Remember to Have Fun

Emerging from the sixty days of darkness here at Slowtwitch’s Tundra Division outpost, we’ve managed to gain almost an hour of sunlight in the evenings in February. (Just in time for us to lost all of our morning light with daylight savings right around the corner, because we can’t ever have nice things.) That means that we’re on the progress train towards outdoor racing season for most of us endurance athletes, with spring events on the horizon and plans towards larger summer events coming into full view.

For me, that means a steady hand towards my first real triathlons in five years. The largest of those, assuming I can keep this body in need of a warranty replacement running, will see me back at IRONMAN Lake Placid to see if I can’t bring my finish batting average above the Mendoza line. And that assumption is a big one — this summer will mark ten years since I put wedge fractures into multiple vertebrae and scrambled my brain.

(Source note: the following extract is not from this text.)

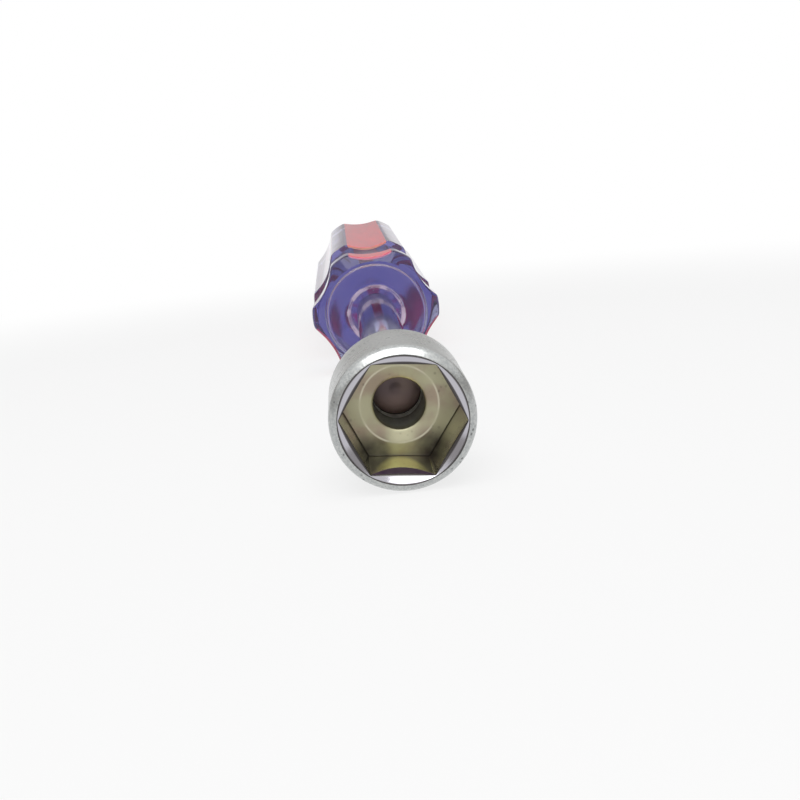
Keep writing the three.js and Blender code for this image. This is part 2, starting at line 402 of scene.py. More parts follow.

There are also the standard challenges that any of us face when undertaking long distance events. Work and life have a funny way of getting in the way of training at times. (This website’s thirst for fresh content is eating into my riding time, for instance.) But there’s also things that bring me joy outside of sport — travel as a family, or watching our daughter enjoy her time as a swimmer and ski racer.

It’s that last part that, I think, needs to be more of our emphasis going forward as a sport. I was reminded of this while watching Ivy’s ski race this weekend where, despite a wide range of abilities and speed, every kid ended the day with a smile on their face. Meanwhile, we do, as an industry, an awfully good job of talking about how hard our sport is. Here’s just a collection of current copy running across various brand sites:

“Go all in.”
“Your PR sidekick.”
“The toughest single day endurance challenge on the planet.”
“…the smart solutions you need to win triathlon races.”
“…designed for setting PRs, racing against the clock, and efficiency during the toughest multi-sport events.”

You notice what word isn’t mentioned once? Fun. In fact, the only major bike-related brand that leads with fun is Zwift (“Indoor cycling made fun”).

How have we gotten this so wrong?

For the vast majority of us, triathlon isn’t our careers. It’s how we’re choosing to spend our free time. It’s supposed to be what we do for fun. And rather than focusing on the enjoyment, the pleasure of doing the damn thing, we’re instead attaching ourselves, and our value in the sport, to outcomes. To results.

There has to be more emphasis on the fun side of things. The enjoyment of getting on your bike, wherever you might choose to do it. The way that a run at a casual, cruising pace in the morning can clear your head. And yes, sometimes there’s results that come along with it; I had so much fun taking a different route up the mountain this weekend that I didn’t realize I’d climbed it quite quickly. (I may wind up becoming a SkiMo athlete at the end of this.) But the result part was secondary. The joy was in the cold temperatures, the bluebird sky, the other people to say hello to on the way up and down, and even the way Gatorade tastes better as it gets ever closer to being a slushie. It was a perfect way to spend a morning.

We have to highlight fun more often. There are, in my opinion, two benefits to this. The first is that it might actually lead to better results-based outcomes; I’ve always thought that the best training plan for an individual is one where that person is enjoying their activity time, as the workouts will actually get done. But the second might tie back to growing the sport as a whole. If you’re an average runner, for instance, and you look at the marketing around bikes at the moment…it sure doesn’t seem like that’s a really welcoming, fun experience, now does it? We’re just talking to those of us who already fell into the sport in one way or another.

Let’s go out and have fun. We just may surprise ourselves — as athletes, and as an industry.